Many people do not still live within the epic struggle between Sanders and Clinton. You would not necessarily believe that on Twitter, where over Christmas, some people seemed to view Beto O’Rourke’s seemingly decent presidential chances as potential for the last and vital triumph over Sanders, and some on the left seemed to see him as yet another DNC feint. (The arguments did have a real ideological underpinning, however, particularly for the left.)

Others perceive the stories about Amy Klobuchar allegedly throwing a binder and (unintentionally) hitting a staffer as the same kind of media sexism that felled people like Hillary Clinton (what is the meaning of “likability” and so forth), even as women staffers tell women reporters they don’t believe their critiques are related to sexism, and even when these same kinds of stories have not been reported about other women candidates in the field. The reflexive application of that relativism actually seems like a disservice to Clinton, whom former immediate staff almost always seem to hold in high esteem, even the ones who’ve disagreed with management choices she’s made. Klobuchar and some of her aides have described her management as demanding but rewarding, others say she is an angry and unpredictable boss; these can be taken in sum and considered as just one part of Amy Klobuchar, the candidate. But you actually don’t have to implicitly defend someone throwing a physical object in the workplace! Not everything is so zero-sum a game.

Or consider the bitter meltdown happening within conservative media right now.

@cjciaramella Everyone’s had three glasses of wine and they’ve got SOMETHING TO SAY

The technical flash point for this involves an anti-Trump conservative outlet, the Bulwark, sending a pro-choice liberal to CPAC and the tweets she sent from that event, a few days after McKay Coppins wrote about the Bulwark, which sees a moral imperative to shame Trump backers.

Conservative media is a relatively small world. Most people within it opposed Trump during the 2016 primary — after his nomination, that shifted a bit; after his win, that shifted more, or at least more people reconciled themselves to the reality that whatever comes after Trump must incorporate the Trump era, while others simply exited conservative media.

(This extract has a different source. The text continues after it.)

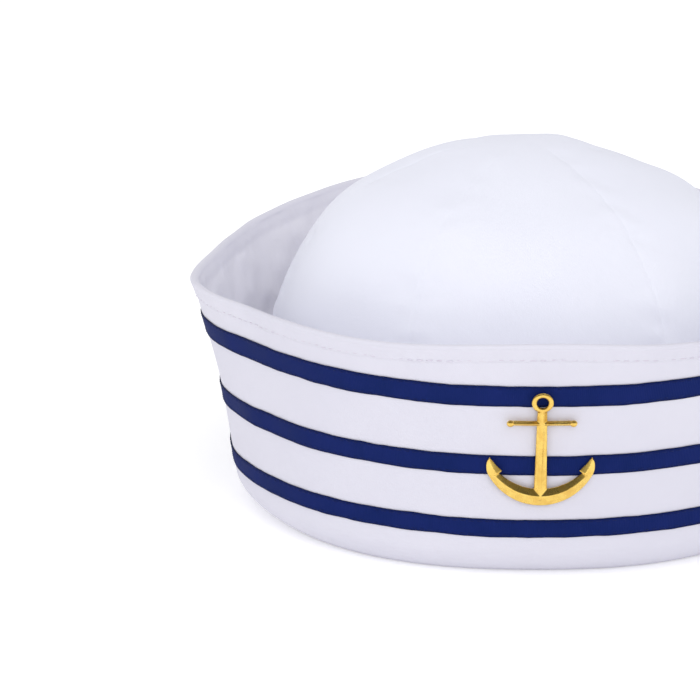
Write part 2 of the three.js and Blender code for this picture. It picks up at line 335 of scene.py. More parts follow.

Soon after the election, the arguments began between the anti-Trump people and the anti-anti-Trump people — and at some point, detached from Trump and the Trump administration to become more personal and more moral, about how a person should behave now, about who is The True Keeper of the Weakened Flame, and what motivates the people on either side of this conflict.

Threaded through these debates is a nebulous sense that there’s still a choice, as if it’s December 2015 and there’s a slipping chance for Trump to be rejected. But that’s over. There may be plenty of voters who don’t like Trump, but the NeverTrumpers — so often the focus of Trump’s reflexive supporters in conservative media — hold little power.

And in the opposite direction, as Bulwark founder Charlie Sykes told Coppins, “The analogy [I’m] really afraid of, is that we’re the Japanese soldiers who don’t know the war is over, and we’re still hiding out in the cave.”

In a 1976 profile of Jimmy Carter, Sally Quinn described a dinner where a bunch of political operatives and donor types went after the candidate at length.

They were Kennedy people, McCarthy people, Humphrey people. Some had worked for several of the candidates. They were, you might say, veterans.

“You know,” he told them in his soft Georgia accent, “you’re a scarred group of people.”

He was right. They had been scarred by the deaths of their two favorite candidates, and by the dismal failures of the other two, by the disappointments of their divisiveness and the ineffectuality of many of their liberal plans. They had lost their sense of idealism and enthusiasm and they were cynical and suspicious of anyone who could feel those things. But not just cynical. Resentful really, that someone who hadn’t been through the wars with them could have the audacity to come in from nowhere and grab the prize.

As Fred Barnes has said, the future in politics is never a straight-line projection of the present. You don’t have to look further than the aftermath of the 2012 election, and the contemporaneous sense that a more moderate-on-immigration Republican would need to win the next nomination.

Someone’s triumph over Bernie Sanders — if it happens — will likely not be a validation of Hillary Clinton’s. Anti-Trump and pro-Trump will likely not break each other in a way that morally affirms the choice each made about Trump. Whatever happens next will be an affront to anyone who’s got their heart set on winning an election that’s been over for almost three years.